Some nonprofits, such as international charitable organizations, may not qualify for charitable tax deductions. One way to help confirm the tax deductibility of a donation is to use the IRS tax exempt organization search tool to check an organization’s tax-exempt status.

Video: Learn how you can use your retirement assets to support causes that are important to you

Lower your tax bill with charitable tax deductions 

To claim a federal income tax deduction for your donations, you’ll generally need to itemize your deductions rather than claim the standard deduction, so keep and organize your receipts for future reference. Keep in mind that charitable donations will only lower your taxes if your total itemized deductions are higher than the standard deduction for that tax year.  For tax years 2020 and 2021, a small exception exists that allows taxpayers using the standard deduction to claim a charitable deduction of up to $300 (or up to $600 for married taxpayers filing jointly in 2021 only) for certain qualifying cash donations.  
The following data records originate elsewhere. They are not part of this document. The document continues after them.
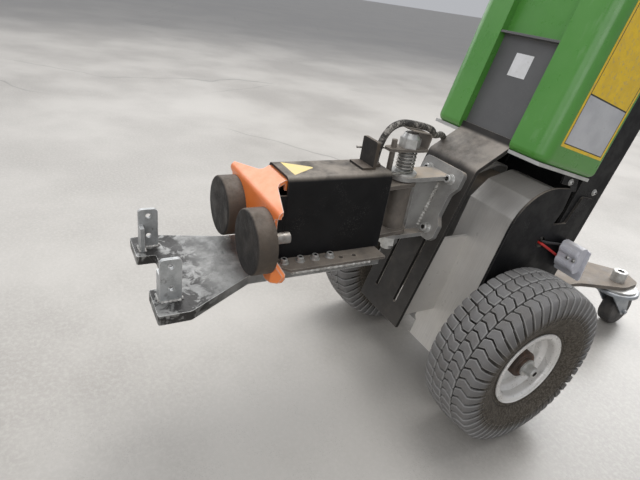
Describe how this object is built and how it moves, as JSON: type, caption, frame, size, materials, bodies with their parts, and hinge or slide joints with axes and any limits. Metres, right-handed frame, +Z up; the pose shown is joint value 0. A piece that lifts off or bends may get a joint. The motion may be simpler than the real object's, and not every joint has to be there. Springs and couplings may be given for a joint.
{
  "type": "electric tow tractor",
  "caption": "Pedestrian electric tug with a leaning mast, pneumatic drive wheels, a rear castor and a swivelling front coupling arm with a rubber-faced clamp",
  "frame": {"origin": "middle of the footprint, on the floor", "axes": "X across the tug, minus Y towards the coupling fork, Z up"},
  "size_m": [0.4262, 1.0754, 1.0339],
  "materials": {
    "black_paint": "matt black powder coat, dusty on top faces",
    "dark_grey_paint": "satin dark grey paint, dusty and scuffed",
    "green_plastic": "glossy green moulding",
    "orange_paint": "satin orange paint with chipped pale edges",
    "brushed_case": "brushed stainless sheet with bright folds",
    "bare_steel": "plain steel, dusty grey-brown",
    "galvanised": "galvanised steel, mottled, with dark smears",
    "zinc": "bright zinc screws, bolts and rings",
    "rubber": "hard rubber, brown-grey at the rim",
    "braid": "mottled grey-brown braided sleeve",
    "wire_skin": "plain red and black wire",
    "tyre": "grey rubber tyre with block tread, brownish side wall",
    "rim_paint": "silver painted pressed steel",
    "hub_steel": "dark brown steel with rust",
    "castor_steel": "blue-grey pressed steel",
    "castor_tread": "dark hard rubber wheel",
    "block_grey": "plain dark block",
    "head_plastic": "black moulded plastic",
    "connector_plastic": "pale lilac-grey moulded plastic"
  },
  "bodies": {
    "chassis": {"axle_stubs": "bare_steel", "front_plate": "dark_grey_paint", "plate_webs": "dark_grey_paint", "casing_wraps": "brushed_case", "side_cheeks": "black_paint", "drive_unit": "block_grey", "rear_beam": "dark_grey_paint", "castor_arm": "bare_steel", "castor_bolt": "zinc", "battery_hood": "green_plastic", "centre_cover": "dark_grey_paint", "battery_block": "block_grey", "hood_shelf": "bare_steel", "mast_channel": "black_paint", "mast_top": "black_paint", "handle_bar": "black_paint", "grips": "rubber", "control_head": "head_plastic", "hinge_bracket": "bare_steel", "pivot_bolt": "zinc", "centring_spring": "bare_steel", "keeper": "bare_steel", "arm_cable": "braid", "connector": "connector_plastic", "connector_bracket": "black_paint", "wires": "wire_skin"},
    "coupling_arm": {"arm_knuckles": "bare_steel", "arm_cover": "black_paint", "side_strips": "bare_steel", "fork_deck": "galvanised", "lugs": "galvanised", "limit_block": "rubber", "actuator": "bare_steel"},
    "clamp": {"clamp_plate": "orange_paint", "buffers": "rubber", "buffer_studs": "zinc", "actuator_rod": "zinc"},
    "wheel_left": {"tyre_left": "tyre", "rim_left": "rim_paint", "hub_left": "hub_steel"},
    "wheel_right": {"tyre_right": "tyre", "rim_right": "rim_paint", "hub_right": "hub_steel"},
    "castor": {"castor_fork": "castor_steel"},
    "castor_roller": {"castor_wheel": "castor_tread"}
  },
  "joints": [
    {"name": "wheel_left_spin", "type": "hinge", "parent": "chassis", "child": "wheel_left", "pos_m": [-0.165, -0.0243, 0.138], "axis": [1, 0, 0], "continuous": true},
    {"name": "wheel_right_spin", "type": "hinge", "parent": "chassis", "child": "wheel_right", "pos_m": [0.165, -0.0243, 0.138], "axis": [1, 0, 0], "continuous": true},
    {"name": "castor_swivel", "type": "hinge", "parent": "chassis", "child": "castor", "pos_m": [0.049, 0.4487, 0.104], "axis": [0, 0, 1], "continuous": true},
    {"name": "castor_spin", "type": "hinge", "parent": "castor", "child": "castor_roller", "pos_m": [0.049, 0.4977, 0.04], "axis": [1, 0, 0], "continuous": true},
    {"name": "arm_swivel", "type": "hinge", "parent": "chassis", "child": "coupling_arm", "pos_m": [0, -0.1793, 0.33], "axis": [0, 0, 1], "range_deg": [-30, 30], "stiffness_Nm_per_rad": 4, "deforming": ["centring_spring"]},
    {"name": "clamp_slide", "type": "slide", "parent": "coupling_arm", "child": "clamp", "axis": [0, -1, 0], "range_m": [0, 0.06]}
  ]
}
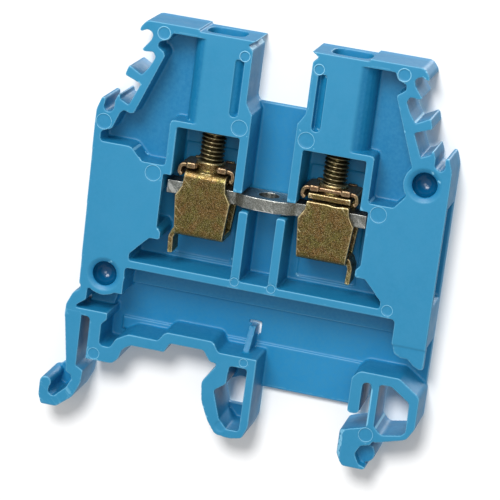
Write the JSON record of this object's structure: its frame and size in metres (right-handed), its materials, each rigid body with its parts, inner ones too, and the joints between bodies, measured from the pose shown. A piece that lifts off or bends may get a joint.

While cash is a straightforward way to give back, there are options to consider beyond a simple cash donation:

  • Invest in a charitable gift annuity. With this specific type of annuity, you’ll donate an upfront lump-sum to a charity and receive lifetime payouts on a fixed schedule. You’ll also potentially qualify for a partial charitable tax deduction when you make the initial donation, and the charity will keep any remaining annuity funds upon your death.
  • Use a donor-advised fund, which allows you to claim a potential charitable tax deduction today for funds you contribute to a charitable investment account. You can make a significant contribution in one year and make recommendations on how to allocate the funds to nonprofits over a number of years. 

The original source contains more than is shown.